Kentoseth commented 3 years ago

In Chrome, it seems to work better. That said, I both, I do not seem to have the trouble with the overlapping that you have... Which version and which browser are you using?

The browser was FireFox and the version being used is the demo/test: INCEpTION -- 0.17.4

Instead of using a tagset, you could theoretically create a knowledge base and put your controlled vocabulary in there. Descriptions stored in a KB are shown on-mouse-over on the annotations:

Was this solution for the morphology? I was confused because you mentioned another solution for the morphology below.

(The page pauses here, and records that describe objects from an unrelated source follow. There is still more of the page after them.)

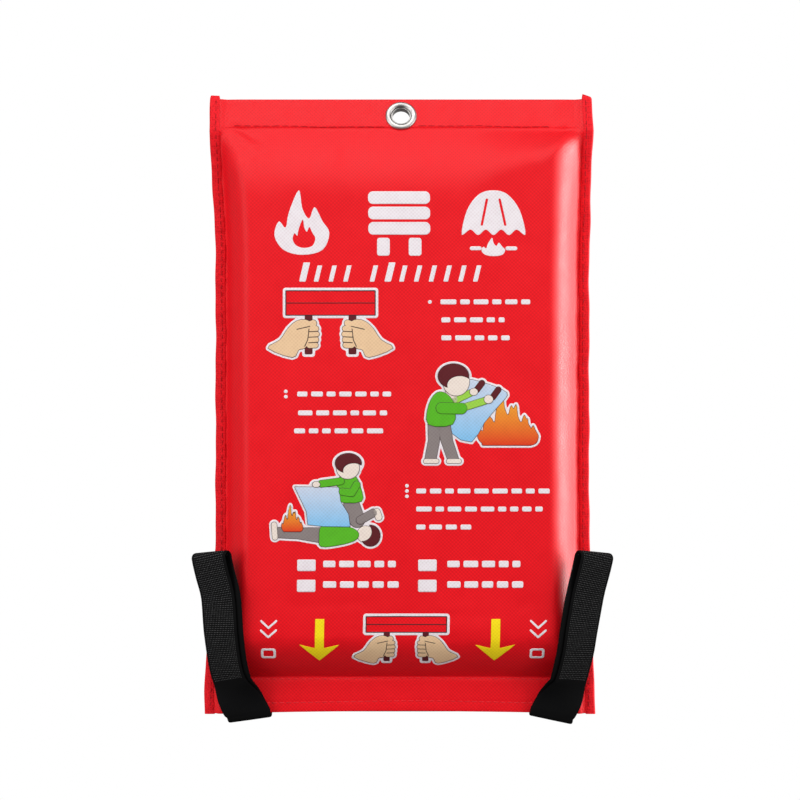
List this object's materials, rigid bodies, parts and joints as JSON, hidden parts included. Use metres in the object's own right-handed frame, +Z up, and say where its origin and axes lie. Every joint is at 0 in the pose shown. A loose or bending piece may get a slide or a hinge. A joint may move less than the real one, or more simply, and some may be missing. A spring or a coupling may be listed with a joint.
{
  "type": "fire blanket",
  "caption": "Soft red fabric pouch hung by an eyelet, holding a folded glass-cloth blanket that is pulled out at the bottom by black webbing straps.",
  "frame": {"origin": "centre of the hanging eyelet", "axes": "+Z up the pouch, front towards -Y, +X to the right seen from the front"},
  "size_m": [0.1992, 0.0291, 0.2934],
  "materials": {
    "laminated_fabric": "red film-laminated non-woven with a fine embossed mesh, printed in white, yellow and a few flat colours",
    "binding_tape": "matte red non-woven tape",
    "red_thread": "red polyester sewing thread",
    "hook_tape": "red hook and loop tape",
    "nickel": "bright nickel plate",
    "glass_cloth": "off-white woven glass cloth",
    "black_webbing": "black woven polypropylene webbing",
    "black_thread": "black polyester sewing thread"
  },
  "bodies": {
    "pouch": {"pouch_front_panel": "laminated_fabric", "pouch_front_lip": "laminated_fabric", "pouch_back_panel": "laminated_fabric", "binding_left": "binding_tape", "binding_right": "binding_tape", "binding_thread_left": "red_thread", "binding_thread_right": "red_thread", "header_thread_left": "red_thread", "header_thread_right": "red_thread", "mouth_thread_upper": "red_thread", "mouth_thread_lower": "red_thread", "closure_hook_strip": "hook_tape", "closure_loop_strip": "hook_tape", "eyelet_barrel": "nickel", "eyelet_washer": "nickel"},
    "blanket": {"blanket": "glass_cloth", "blanket_hem_tape": "glass_cloth", "strap_left_root": "black_webbing", "strap_right_root": "black_webbing", "strap_left_stitching": "black_thread", "strap_right_stitching": "black_thread"},
    "strap_left": {"strap_left_fold": "black_webbing", "strap_left_loop": "black_webbing"},
    "strap_right": {"strap_right_fold": "black_webbing", "strap_right_loop": "black_webbing"}
  },
  "joints": [
    {"name": "blanket_pull", "type": "slide", "parent": "pouch", "child": "blanket", "axis": [0, 0, -1], "range_m": [0, 0.27], "deforming": ["pouch_front_lip", "closure_loop_strip", "mouth_thread_upper", "mouth_thread_lower"]},
    {"name": "strap_left_fold_hinge", "type": "hinge", "parent": "blanket", "child": "strap_left", "pos_m": [-0.0704, -0.00015, -0.2796], "axis": [1, 0, 0], "range_deg": [0, 165], "deforming": ["strap_left_fold"]},
    {"name": "strap_right_fold_hinge", "type": "hinge", "parent": "blanket", "child": "strap_right", "pos_m": [0.0704, -0.00015, -0.2796], "axis": [1, 0, 0], "range_deg": [0, 165], "deforming": ["strap_right_fold"]}
  ]
}
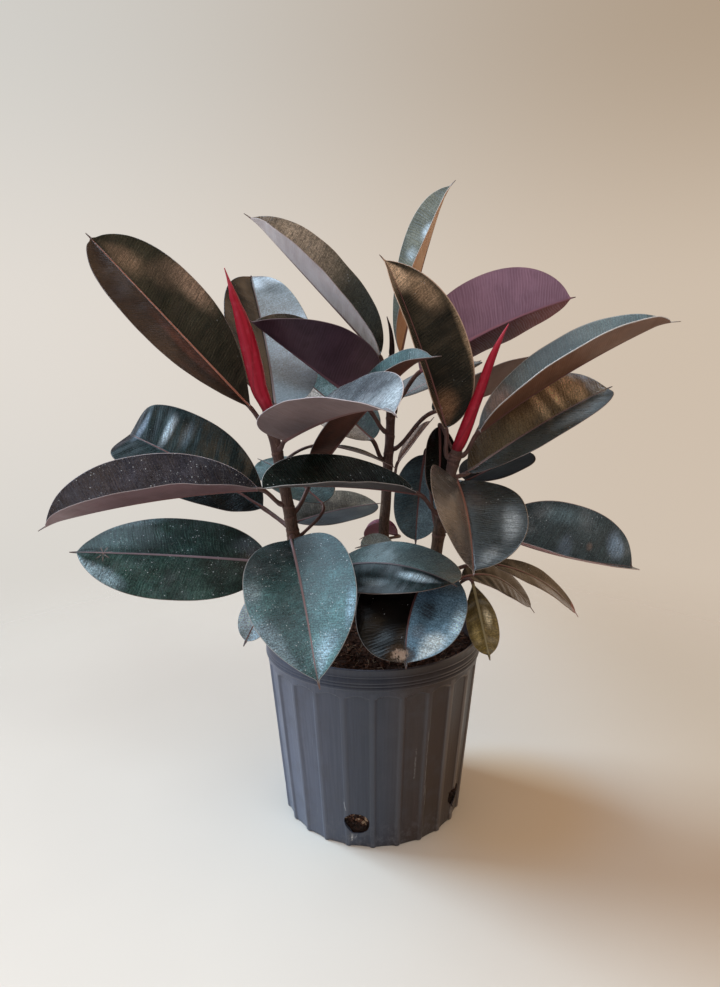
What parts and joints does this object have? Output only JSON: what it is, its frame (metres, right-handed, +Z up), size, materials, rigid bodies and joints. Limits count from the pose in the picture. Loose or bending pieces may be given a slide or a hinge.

You would probably want to define your own layer with different features representing the different morphological properties (numerus / casus / ...).

Should this also be a span type?

Regarding the built-in Dependency layer, it has a Feature called Flavor. What is the purpose of this feature? I could not understand what the difference between Basic/Enhanced was for these 2.

reckart commented 3 years ago

Was this solution for the morphology? I was confused because you mentioned another solution for the morphology below.

I assume you mean my suggestion to create a custom "Morphology" span layer. You can model the different morphological features on such a layer using features of type "Primitive: String" (using tagsets) or of type "KB: Concept / Property / Instance" (linking to a knowledge base).

Should this also be a span type?

A "Morphology" layer for annotation morphological features would be a span layer, indeed.

Regarding the built-in Dependency layer, it has a Feature called Flavor. What is the purpose of this feature? I could not understand what the difference between Basic/Enhanced was for these 2.

This is borrowed from the way that the Universal Dependencies project model their dependency annotations: https://universaldependencies.org/u/overview/enhanced-syntax.html

Kentoseth commented 3 years ago

Thank you for the guidance. I will close this issue now.